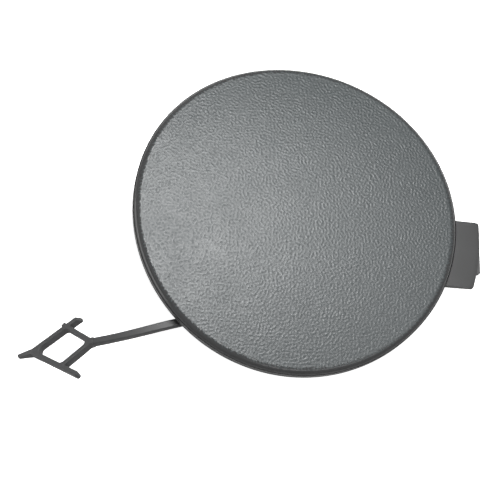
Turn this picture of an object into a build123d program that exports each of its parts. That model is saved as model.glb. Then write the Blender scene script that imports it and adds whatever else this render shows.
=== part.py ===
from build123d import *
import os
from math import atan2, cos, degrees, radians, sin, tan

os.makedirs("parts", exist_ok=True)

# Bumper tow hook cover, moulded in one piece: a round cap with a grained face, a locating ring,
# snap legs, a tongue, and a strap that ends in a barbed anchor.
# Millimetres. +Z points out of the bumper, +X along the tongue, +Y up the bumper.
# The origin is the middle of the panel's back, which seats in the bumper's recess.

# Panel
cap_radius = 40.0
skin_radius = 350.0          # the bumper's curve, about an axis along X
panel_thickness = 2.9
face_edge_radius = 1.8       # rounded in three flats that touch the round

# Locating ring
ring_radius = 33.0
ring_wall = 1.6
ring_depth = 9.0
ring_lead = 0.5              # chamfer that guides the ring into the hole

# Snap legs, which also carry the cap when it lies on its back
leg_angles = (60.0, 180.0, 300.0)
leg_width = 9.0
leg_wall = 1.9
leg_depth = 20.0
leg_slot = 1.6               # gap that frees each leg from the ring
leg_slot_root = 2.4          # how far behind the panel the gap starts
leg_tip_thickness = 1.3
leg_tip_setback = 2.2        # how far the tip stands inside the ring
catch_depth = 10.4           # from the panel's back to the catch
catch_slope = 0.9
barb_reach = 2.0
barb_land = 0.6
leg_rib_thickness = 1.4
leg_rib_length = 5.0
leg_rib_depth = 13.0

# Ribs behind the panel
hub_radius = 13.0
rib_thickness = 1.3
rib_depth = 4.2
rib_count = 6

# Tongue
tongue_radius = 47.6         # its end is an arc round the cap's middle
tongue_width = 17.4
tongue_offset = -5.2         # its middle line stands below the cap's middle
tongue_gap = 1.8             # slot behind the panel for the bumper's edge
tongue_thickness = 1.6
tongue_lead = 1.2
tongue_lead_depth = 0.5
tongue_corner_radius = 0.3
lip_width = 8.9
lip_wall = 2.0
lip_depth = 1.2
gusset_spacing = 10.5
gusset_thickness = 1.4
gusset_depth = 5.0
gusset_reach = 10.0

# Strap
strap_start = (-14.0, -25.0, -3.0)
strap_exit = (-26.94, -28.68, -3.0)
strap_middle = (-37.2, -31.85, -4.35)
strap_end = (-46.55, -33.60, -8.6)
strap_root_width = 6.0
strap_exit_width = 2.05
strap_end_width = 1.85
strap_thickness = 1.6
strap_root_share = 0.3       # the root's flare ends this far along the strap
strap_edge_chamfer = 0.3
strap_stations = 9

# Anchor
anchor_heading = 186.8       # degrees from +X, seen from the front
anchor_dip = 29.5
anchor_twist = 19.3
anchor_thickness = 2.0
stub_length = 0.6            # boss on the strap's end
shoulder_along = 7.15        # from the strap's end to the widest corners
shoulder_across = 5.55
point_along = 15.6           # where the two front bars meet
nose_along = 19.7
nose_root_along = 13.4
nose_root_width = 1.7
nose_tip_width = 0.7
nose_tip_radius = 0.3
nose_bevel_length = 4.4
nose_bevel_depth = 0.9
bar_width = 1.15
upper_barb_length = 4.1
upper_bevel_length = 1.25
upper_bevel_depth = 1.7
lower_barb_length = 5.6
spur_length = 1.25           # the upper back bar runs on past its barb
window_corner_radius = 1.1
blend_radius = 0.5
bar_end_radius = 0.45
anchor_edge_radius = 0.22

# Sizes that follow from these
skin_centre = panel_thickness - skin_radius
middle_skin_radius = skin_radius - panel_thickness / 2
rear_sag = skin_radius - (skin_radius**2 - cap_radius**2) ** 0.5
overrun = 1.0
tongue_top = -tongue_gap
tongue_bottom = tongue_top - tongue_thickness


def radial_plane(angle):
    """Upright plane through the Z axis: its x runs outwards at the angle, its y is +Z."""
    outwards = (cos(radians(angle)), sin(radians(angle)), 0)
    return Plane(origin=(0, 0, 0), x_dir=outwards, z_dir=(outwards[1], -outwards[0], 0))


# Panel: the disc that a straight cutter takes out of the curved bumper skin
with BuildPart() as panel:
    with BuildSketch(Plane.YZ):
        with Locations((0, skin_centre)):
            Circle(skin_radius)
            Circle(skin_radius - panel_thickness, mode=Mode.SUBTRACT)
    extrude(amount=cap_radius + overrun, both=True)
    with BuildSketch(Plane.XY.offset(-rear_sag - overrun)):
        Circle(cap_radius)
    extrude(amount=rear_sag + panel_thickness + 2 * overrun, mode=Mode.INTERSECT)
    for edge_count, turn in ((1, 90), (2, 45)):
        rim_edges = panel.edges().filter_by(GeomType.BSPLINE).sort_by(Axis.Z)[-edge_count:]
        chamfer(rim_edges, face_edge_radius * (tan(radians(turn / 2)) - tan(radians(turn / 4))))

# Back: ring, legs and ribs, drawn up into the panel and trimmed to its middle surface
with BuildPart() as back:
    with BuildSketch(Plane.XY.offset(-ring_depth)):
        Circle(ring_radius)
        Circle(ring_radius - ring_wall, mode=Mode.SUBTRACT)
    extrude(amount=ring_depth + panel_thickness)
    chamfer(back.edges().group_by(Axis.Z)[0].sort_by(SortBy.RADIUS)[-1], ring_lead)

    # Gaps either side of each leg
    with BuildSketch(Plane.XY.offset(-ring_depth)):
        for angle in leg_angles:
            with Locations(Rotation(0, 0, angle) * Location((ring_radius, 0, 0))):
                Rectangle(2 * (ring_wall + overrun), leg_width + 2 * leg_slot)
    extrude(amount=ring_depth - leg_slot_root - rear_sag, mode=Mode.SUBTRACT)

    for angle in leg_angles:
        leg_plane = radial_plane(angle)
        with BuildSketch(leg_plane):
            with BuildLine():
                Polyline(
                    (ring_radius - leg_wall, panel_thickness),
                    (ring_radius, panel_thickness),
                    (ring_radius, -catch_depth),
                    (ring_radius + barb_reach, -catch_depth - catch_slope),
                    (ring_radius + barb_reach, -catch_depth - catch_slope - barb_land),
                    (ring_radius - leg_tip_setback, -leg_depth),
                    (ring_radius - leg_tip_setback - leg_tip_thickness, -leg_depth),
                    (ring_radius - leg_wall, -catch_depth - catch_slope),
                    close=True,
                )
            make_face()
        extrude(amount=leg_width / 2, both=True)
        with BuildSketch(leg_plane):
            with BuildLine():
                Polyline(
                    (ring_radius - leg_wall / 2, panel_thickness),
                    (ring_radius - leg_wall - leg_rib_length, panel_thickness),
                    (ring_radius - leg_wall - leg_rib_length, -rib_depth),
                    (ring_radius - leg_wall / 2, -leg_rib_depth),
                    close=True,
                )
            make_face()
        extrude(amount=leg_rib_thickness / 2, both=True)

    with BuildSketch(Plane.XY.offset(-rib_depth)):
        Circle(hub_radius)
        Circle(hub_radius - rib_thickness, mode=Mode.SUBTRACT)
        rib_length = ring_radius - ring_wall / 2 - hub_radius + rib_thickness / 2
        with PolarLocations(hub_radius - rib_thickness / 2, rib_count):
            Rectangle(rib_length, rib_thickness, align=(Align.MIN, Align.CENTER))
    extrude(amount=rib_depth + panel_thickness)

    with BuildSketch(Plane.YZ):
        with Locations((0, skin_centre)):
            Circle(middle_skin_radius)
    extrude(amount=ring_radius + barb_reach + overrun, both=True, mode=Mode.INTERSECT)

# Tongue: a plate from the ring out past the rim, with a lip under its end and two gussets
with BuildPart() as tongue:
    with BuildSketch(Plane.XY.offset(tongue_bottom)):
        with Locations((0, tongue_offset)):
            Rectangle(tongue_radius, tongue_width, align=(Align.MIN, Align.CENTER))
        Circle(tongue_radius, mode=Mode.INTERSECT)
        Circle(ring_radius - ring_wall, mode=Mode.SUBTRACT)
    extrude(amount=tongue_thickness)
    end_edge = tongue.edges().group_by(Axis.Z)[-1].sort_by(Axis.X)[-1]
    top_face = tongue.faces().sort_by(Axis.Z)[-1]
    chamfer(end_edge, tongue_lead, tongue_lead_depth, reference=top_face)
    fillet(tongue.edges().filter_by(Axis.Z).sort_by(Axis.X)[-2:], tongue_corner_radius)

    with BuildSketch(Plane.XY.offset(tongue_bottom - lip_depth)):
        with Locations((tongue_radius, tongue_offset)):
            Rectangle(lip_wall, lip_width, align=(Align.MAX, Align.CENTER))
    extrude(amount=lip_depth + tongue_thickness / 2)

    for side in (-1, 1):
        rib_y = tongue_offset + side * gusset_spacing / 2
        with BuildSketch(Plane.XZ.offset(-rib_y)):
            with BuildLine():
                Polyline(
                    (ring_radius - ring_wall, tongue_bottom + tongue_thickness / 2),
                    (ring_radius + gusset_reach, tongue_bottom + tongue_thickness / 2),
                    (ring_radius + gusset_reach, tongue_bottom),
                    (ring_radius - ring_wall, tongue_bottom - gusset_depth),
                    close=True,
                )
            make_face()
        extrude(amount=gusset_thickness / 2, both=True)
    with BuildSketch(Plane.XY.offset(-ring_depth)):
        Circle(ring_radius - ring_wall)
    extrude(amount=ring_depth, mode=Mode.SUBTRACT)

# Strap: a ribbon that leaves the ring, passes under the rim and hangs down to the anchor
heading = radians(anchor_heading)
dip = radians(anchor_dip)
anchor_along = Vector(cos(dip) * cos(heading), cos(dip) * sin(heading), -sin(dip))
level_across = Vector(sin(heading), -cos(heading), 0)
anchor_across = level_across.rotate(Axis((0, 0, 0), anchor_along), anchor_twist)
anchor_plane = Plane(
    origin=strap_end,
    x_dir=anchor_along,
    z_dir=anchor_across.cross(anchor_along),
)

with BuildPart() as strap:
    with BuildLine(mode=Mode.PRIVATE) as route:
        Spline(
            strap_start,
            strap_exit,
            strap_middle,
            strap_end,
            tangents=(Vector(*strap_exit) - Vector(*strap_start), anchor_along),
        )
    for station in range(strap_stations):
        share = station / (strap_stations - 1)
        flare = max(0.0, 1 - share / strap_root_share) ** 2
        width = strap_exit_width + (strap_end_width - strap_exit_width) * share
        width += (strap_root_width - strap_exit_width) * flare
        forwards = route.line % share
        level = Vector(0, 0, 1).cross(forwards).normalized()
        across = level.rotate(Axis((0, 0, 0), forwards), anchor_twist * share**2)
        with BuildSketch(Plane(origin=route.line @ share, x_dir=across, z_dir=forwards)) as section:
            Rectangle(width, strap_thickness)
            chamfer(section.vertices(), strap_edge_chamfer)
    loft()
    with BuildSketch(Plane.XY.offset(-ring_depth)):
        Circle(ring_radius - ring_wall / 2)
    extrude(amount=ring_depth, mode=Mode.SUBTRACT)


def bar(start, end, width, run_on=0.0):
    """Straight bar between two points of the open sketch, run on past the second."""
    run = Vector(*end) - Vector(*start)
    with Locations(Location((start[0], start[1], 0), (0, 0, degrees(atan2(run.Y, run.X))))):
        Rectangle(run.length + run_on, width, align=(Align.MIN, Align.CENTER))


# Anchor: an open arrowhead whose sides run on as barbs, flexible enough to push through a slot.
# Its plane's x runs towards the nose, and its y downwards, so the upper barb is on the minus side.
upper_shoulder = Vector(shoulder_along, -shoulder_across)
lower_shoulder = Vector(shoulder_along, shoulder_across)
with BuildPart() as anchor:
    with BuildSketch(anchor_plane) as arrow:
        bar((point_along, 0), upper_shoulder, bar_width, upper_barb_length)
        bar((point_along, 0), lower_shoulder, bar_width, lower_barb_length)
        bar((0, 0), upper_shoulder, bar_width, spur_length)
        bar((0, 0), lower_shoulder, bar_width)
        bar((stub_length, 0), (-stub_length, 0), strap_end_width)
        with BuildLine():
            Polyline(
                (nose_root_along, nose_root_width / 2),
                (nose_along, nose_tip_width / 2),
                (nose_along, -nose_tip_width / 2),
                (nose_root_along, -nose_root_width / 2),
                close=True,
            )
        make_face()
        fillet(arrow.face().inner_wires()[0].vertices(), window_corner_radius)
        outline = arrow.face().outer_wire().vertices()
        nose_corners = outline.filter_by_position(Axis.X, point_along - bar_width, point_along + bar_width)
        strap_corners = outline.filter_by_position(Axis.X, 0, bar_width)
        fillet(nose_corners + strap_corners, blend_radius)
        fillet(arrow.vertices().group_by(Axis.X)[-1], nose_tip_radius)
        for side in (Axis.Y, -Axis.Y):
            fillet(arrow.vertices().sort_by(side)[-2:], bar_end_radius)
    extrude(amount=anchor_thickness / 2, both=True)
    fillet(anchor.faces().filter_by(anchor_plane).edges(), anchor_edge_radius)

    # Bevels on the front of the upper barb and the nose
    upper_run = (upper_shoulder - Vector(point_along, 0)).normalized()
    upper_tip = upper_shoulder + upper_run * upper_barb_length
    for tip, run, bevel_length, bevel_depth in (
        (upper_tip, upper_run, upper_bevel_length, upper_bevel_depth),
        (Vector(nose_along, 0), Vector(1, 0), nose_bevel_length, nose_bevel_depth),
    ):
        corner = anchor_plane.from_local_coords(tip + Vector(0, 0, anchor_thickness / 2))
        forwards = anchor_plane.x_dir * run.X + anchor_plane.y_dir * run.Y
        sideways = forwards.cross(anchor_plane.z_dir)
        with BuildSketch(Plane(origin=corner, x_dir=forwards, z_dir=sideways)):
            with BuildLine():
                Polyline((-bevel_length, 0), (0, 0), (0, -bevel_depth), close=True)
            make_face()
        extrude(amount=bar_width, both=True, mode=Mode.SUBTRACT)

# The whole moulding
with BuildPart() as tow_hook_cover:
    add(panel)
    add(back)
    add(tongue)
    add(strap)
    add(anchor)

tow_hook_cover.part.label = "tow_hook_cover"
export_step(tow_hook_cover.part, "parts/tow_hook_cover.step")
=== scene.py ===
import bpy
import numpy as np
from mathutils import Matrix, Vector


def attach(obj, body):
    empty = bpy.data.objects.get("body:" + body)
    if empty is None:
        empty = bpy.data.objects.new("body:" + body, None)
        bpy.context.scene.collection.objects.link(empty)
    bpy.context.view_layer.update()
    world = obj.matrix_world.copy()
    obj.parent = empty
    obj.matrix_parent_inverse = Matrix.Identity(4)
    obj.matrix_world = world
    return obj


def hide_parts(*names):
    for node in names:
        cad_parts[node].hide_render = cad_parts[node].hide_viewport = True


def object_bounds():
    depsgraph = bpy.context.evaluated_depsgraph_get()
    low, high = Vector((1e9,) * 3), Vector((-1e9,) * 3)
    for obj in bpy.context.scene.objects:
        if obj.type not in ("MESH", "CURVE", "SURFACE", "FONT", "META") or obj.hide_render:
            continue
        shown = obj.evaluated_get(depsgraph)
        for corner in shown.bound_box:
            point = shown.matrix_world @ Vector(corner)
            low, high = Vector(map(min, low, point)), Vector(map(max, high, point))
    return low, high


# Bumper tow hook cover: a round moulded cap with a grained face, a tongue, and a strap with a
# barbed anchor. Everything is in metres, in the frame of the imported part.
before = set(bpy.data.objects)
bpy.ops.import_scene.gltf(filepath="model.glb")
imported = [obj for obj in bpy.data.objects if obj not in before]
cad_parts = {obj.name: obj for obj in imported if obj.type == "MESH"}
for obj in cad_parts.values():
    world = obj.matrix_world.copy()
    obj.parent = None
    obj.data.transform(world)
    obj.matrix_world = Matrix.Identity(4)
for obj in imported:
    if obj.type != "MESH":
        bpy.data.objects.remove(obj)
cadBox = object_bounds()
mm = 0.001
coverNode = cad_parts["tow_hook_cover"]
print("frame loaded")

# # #

> _Task objective_
Copy out only the lines above from the one with "# The whole moulding" to the one with "bpy.context.view_layer.update()", inclusive, exactly as they stand.

> _Task result_
# The whole moulding
with BuildPart() as tow_hook_cover:
    add(panel)
    add(back)
    add(tongue)
    add(strap)
    add(anchor)

tow_hook_cover.part.label = "tow_hook_cover"
export_step(tow_hook_cover.part, "parts/tow_hook_cover.step")
=== scene.py ===
import bpy
import numpy as np
from mathutils import Matrix, Vector


def attach(obj, body):
    empty = bpy.data.objects.get("body:" + body)
    if empty is None:
        empty = bpy.data.objects.new("body:" + body, None)
        bpy.context.scene.collection.objects.link(empty)
    bpy.context.view_layer.update()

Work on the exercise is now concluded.